On February 2, 1989, the last Soviet troops left Afghanistan, marking the end of the Soviet-Afghan War, which had started in December 1979. The withdrawal followed the signing of the Geneva Accords in 1988, an agreement that included the Soviet Union’s commitment to pull out its forces from Afghanistan.

The war had a profound impact on both Afghanistan and the Soviet Union, leading to significant casualties and economic costs. In Afghanistan, the departure of Soviet troops did not lead to peace but rather a continuation of conflict as various mujahideen factions vied for power, eventually leading to the rise of the Taliban.

1990 – Apartheid: F.W. de Klerk allows the African National Congress to legally function and promises to release Nelson Mandela

On February 2, 1990, F.W. de Klerk, the President of South Africa, made a landmark speech to the Parliament, announcing sweeping reforms that would lead to the end of apartheid.

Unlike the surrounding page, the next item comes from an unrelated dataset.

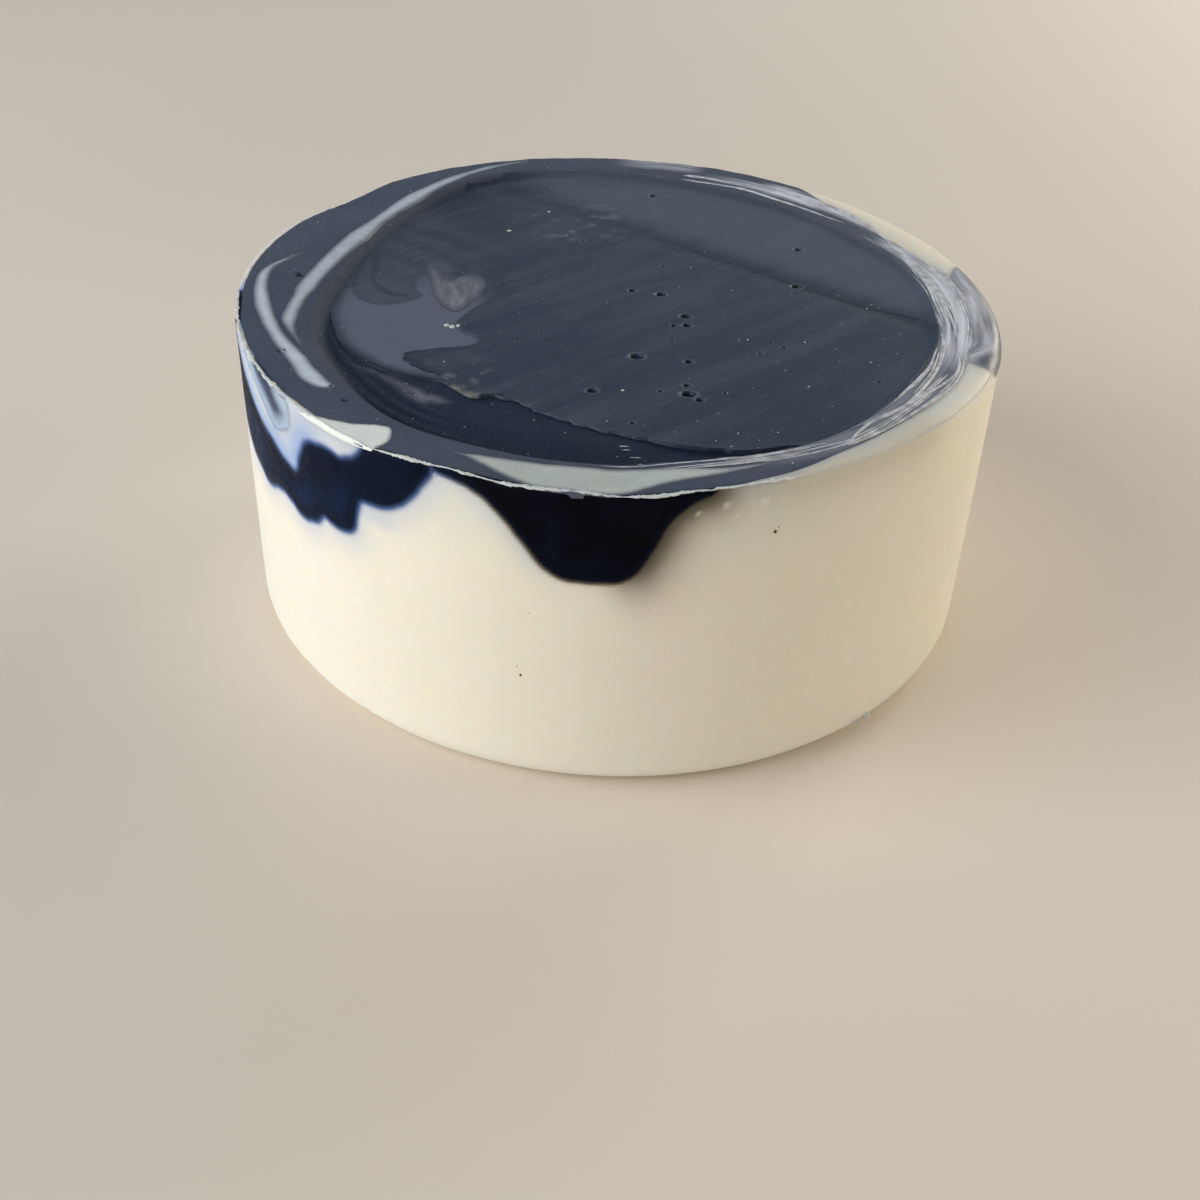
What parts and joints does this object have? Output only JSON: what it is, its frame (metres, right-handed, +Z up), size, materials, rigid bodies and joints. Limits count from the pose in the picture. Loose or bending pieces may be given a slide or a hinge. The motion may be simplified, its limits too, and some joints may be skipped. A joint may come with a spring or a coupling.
{
  "type": "shaving soap puck",
  "caption": "Round flat-bottomed shaving soap puck: ivory soap with a trowelled charcoal layer let into its top.",
  "frame": {"origin": "centre of the flat bottom that the puck rests on", "axes": "+Z up through the puck, -Y towards the side with the longest charcoal run, +X to the right of it"},
  "size_m": [0.076, 0.076, 0.0323],
  "materials": {
    "ivory_soap": "smooth satin, slightly translucent soap",
    "charcoal_soap": "fine-grained matte charcoal soap",
    "trowelled_skin": "satin with fine drag lines and pinholes",
    "charcoal_run": "smooth, soft-edged, near black",
    "charcoal_stain": "blue-grey, seen through ivory soap",
    "pale_smear": "pale grey smeared soap",
    "white_flash": "ragged, crystalline soap edge"
  },
  "bodies": {
    "root": {"ivory_base": "ivory_soap", "front_ivory_wedge": "ivory_soap", "left_ivory_wedge": "ivory_soap", "charcoal_layer": "charcoal_soap", "right_rim_patch": "charcoal_soap", "near_skin": "trowelled_skin", "far_skin": "trowelled_skin", "satin_skin": "trowelled_skin", "front_run": "charcoal_run", "left_run": "charcoal_run", "left_stain": "charcoal_stain", "inner_ribbon": "pale_smear", "outer_ribbon": "pale_smear", "strand_outer": "pale_smear", "strand_inner": "pale_smear", "strand_back": "pale_smear", "heart_smear": "pale_smear", "edge_flake": "pale_smear", "rim_flash": "white_flash"}
  },
  "joints": []
}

Among the most significant announcements were the unbanning of the African National Congress (ANC) and other anti-apartheid organizations, and the promise to release Nelson Mandela from prison, which occurred nine days later on February 11.

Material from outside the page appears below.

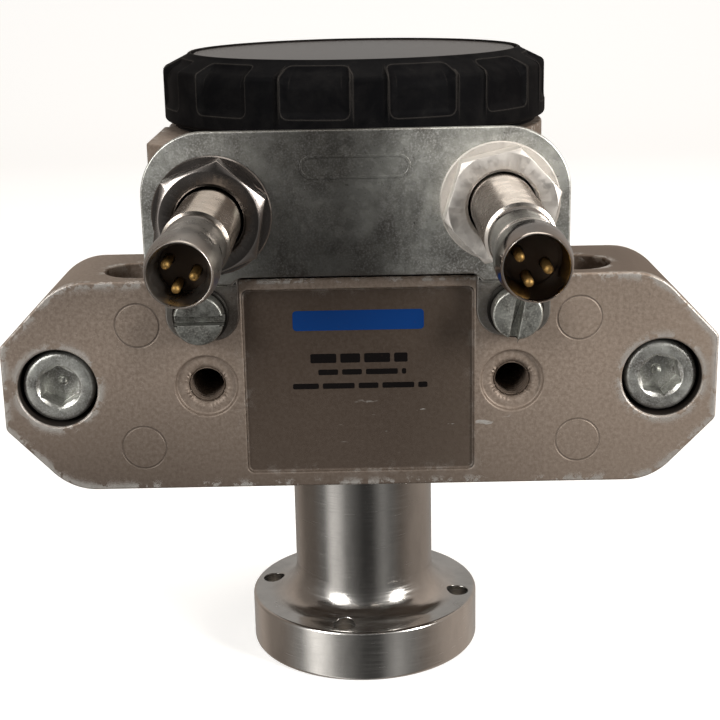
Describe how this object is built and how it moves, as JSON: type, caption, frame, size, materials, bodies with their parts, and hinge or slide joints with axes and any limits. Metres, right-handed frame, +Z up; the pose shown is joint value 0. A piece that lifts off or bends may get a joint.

De Klerk’s reforms marked the beginning of a series of negotiations that would eventually lead to the dismantling of apartheid, the establishment of a democratic South Africa, and the election of Nelson Mandela as the country’s first black president in 1994.

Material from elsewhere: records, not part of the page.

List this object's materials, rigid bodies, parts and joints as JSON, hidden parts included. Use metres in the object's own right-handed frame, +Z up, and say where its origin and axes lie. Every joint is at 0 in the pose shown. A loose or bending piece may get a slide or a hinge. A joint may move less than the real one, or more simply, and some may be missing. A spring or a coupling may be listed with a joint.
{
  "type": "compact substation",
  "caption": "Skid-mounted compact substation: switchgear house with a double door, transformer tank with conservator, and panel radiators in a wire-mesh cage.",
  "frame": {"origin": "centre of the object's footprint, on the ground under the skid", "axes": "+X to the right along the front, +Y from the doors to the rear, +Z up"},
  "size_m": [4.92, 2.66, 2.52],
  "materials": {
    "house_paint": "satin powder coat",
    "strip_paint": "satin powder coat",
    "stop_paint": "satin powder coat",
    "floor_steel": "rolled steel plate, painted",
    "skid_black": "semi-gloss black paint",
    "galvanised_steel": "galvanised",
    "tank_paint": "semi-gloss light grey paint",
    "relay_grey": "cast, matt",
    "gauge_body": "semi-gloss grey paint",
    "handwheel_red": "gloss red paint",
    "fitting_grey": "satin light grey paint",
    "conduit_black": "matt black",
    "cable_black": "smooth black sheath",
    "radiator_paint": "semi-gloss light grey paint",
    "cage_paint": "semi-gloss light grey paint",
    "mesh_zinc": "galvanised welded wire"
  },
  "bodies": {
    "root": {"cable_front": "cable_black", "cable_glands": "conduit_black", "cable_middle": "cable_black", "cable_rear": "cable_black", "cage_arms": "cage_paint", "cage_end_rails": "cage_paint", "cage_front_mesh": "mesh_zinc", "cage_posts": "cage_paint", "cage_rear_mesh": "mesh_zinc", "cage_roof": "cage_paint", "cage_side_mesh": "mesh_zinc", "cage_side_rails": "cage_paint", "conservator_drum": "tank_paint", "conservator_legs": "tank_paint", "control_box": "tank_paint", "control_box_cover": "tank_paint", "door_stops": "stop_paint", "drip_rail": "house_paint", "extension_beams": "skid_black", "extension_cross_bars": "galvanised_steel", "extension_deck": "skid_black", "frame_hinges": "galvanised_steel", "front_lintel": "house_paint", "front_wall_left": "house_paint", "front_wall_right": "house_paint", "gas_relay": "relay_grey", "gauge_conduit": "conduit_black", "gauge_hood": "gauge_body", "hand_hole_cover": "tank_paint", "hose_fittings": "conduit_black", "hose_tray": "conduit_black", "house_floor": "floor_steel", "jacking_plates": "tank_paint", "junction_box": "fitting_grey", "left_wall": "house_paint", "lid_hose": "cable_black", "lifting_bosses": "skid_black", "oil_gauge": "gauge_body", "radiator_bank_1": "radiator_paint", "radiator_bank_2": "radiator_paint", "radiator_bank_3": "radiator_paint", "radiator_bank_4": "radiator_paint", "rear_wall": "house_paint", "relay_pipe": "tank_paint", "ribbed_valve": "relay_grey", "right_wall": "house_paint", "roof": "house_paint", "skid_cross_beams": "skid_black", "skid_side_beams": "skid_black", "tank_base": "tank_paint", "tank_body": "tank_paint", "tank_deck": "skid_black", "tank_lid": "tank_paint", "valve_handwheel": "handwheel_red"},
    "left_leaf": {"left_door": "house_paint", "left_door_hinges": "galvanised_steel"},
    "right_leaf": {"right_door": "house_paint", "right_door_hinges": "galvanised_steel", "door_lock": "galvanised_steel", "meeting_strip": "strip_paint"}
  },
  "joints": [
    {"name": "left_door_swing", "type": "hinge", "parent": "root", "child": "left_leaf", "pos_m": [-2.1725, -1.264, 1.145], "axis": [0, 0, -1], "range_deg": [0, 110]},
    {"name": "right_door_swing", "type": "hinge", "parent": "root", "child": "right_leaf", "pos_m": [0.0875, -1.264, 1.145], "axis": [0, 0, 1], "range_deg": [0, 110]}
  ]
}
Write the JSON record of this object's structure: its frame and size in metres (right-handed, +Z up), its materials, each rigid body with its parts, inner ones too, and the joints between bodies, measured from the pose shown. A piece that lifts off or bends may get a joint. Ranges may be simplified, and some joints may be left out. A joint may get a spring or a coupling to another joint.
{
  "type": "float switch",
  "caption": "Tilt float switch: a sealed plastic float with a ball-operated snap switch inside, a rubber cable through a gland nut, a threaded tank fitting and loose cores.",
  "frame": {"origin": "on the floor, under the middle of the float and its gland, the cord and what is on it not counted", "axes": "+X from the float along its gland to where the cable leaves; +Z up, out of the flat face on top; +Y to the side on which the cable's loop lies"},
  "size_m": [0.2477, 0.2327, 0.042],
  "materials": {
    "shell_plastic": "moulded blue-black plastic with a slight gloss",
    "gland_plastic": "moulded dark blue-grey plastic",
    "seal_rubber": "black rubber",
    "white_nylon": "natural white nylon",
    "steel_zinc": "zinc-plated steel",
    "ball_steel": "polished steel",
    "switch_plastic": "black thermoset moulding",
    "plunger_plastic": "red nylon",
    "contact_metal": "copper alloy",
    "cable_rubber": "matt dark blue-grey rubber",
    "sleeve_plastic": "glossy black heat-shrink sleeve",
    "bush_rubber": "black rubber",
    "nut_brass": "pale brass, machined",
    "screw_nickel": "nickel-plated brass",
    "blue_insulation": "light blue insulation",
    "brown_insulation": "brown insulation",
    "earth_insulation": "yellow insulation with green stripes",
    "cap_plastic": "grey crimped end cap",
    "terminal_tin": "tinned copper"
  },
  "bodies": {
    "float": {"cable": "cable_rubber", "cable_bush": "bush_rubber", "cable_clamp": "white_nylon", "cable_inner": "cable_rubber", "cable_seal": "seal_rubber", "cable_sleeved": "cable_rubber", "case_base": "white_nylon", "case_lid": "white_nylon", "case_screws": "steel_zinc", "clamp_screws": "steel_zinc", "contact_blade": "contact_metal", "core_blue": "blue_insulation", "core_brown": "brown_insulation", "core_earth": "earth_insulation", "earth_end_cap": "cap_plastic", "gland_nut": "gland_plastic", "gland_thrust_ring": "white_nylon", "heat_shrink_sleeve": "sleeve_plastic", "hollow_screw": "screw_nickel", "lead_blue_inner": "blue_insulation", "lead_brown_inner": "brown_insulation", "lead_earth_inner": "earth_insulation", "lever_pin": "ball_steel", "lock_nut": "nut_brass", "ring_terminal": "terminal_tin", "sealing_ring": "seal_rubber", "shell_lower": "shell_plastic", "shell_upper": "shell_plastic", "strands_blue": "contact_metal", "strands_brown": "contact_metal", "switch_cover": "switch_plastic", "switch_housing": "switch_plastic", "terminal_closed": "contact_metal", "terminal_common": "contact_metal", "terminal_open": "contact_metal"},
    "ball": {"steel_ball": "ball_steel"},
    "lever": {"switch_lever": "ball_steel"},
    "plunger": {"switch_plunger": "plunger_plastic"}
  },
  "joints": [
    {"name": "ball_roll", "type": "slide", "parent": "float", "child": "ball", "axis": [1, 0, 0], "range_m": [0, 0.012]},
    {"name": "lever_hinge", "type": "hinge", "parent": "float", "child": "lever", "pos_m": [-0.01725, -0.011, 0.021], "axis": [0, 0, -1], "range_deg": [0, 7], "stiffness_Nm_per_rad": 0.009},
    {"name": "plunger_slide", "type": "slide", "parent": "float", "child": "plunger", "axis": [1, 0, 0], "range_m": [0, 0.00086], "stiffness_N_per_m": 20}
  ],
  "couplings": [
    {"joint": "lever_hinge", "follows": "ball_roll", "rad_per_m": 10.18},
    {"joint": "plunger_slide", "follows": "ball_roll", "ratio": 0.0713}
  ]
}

2005 – The Kyoto Protocol comes into force, following Russia’s ratification

The Kyoto Protocol, an international treaty that commits its parties to reduce greenhouse gas emissions, came into force on February 16, 2005. The protocol was adopted on December 11, 1997, in Kyoto, Japan, but required ratification by a sufficient number of countries to take effect.

The treaty marked the first legally binding commitment by developed countries to reduce their emissions in an effort to combat global warming and climate change.

The protocol’s entry into force was seen as a significant step forward in international environmental diplomacy, despite notable absences, such as the United States, from the list of ratifying countries.